The famous song is about significant memories, with their strong emotional component. I have a new and subtle emotional palette to learn -- including grieving events and losses I haven't yet because I never could -- and strong recollections with which I need to come to terms. For the moment, I know that my life has been lived close to one or the other extremes of feeling relatively invulnerable or broken up yet again, which meant my finger found Jann Arden's 'Time of Mercy' tonight, with songs like 'Give Me Back My Heart', where she goes straight to the point! I admire people who have lived all their lives with the real vulnerability I currently feel. What I want from Azoulay is more in my "tool-kit"!

A tool-kit for personal tuition

This was a tool-kit I got from Kay Jamison and Azoulay's retired predecessor ... and from that inner shaman of mine. It belongs in the part of my being Lauren and everybody else who has learned anything from me has to thank for it. I need to be fairly alone with the shaman for a few days.
It isn't going back to work that has had such an effect on me; it's the trappings that have surrounded it on emerging from the deepest journey inside I've ever made and probably wish to make out into a city that often shouts "artificial" and, in some respects, "officially insane" at me.
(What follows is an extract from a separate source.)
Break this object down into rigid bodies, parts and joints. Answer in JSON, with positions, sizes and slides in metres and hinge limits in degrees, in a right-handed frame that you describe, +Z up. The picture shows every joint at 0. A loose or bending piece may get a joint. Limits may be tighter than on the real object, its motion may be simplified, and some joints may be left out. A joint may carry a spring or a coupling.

But I made that trip because I was mad myself for a while.

If, then, I am to use the Log to return to women musicians and teach by telling their stories and sharing their songs, I plan to do what all good teachers must in life, which is just to share with others the tools we've found, as equals. I can't deal with people otherwise now I know we all have our own inner shaman, every one of us, and I'm essentially no different from you.
Like Pinocchio, I've discovered that honesty pays, while closing your mind and your heart gets you nowhere. Each day can bring surprises, if I venture to talk quite deeply but without hiding anything from others about what's happened to me, since I find it tends also to draw some of them out of their shells, no longer afraid to speak of what upsets them.
I don't know how often I shall log again. In the period that starts with some medical exams on Friday, this over-stretched Mac of mine must sadly go and be replaced. It's hardly good timing now I'm more aware of the need for new clothes with fewer holes. Worse, the day I disintegrated again was my daughter's 17th birthday, so I must make up to the Kid for having turned down an invitation where I'd have felt like a ghost at the feast given the way I felt then.
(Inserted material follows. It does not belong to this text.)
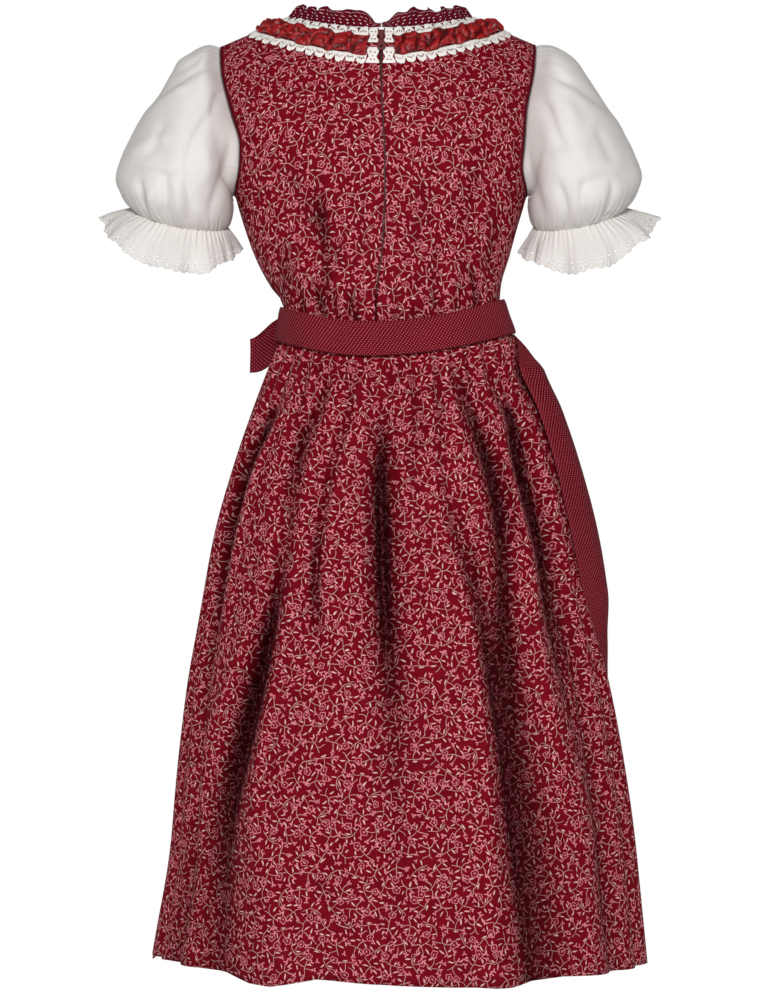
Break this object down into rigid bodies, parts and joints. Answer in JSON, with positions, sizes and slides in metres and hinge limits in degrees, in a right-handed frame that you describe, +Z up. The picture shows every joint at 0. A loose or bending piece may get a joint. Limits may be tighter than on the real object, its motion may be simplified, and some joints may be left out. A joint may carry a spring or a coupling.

However, the weather forecast gets better.
I've ordered a new eMac, which comes for the weekend. It may not be a brand-new model, but I like robust eMacs. It was a nice surprise to find out I can still trade in this one while there is any life in it against the price of a rather more powerful machine that can face the music. So when I'm not in emotional therapy and making sure of my inner shaman's compass bearings, I'll have to tame the Tiger too.
What with all these cats for which Apple names its operating system, it's scarcely surprising that my finger found its way from Imbruglia to Arden via Massive Attack and Liz Pappademas and her piano-driven Hurts to Purr (band and debut album).

For once, I'm going to be discreet about a woman I fancy, just saying I've known her for some time and her circumstances have also changed. We shall soon be having dinner and when I asked her how she had put up with me all these years, she said: "In small doses."
"Well, I hope," I said, "that in future, you might be able to endure slightly bigger doses if they come on a more manageable scale."
That won me a little smile and she asked me to wait until she'd sorted out some other stuff by the end of May. My experience has usually involved being madly in love, but now I know why people say "madly". Is going without feeling over-excited a normal emotion?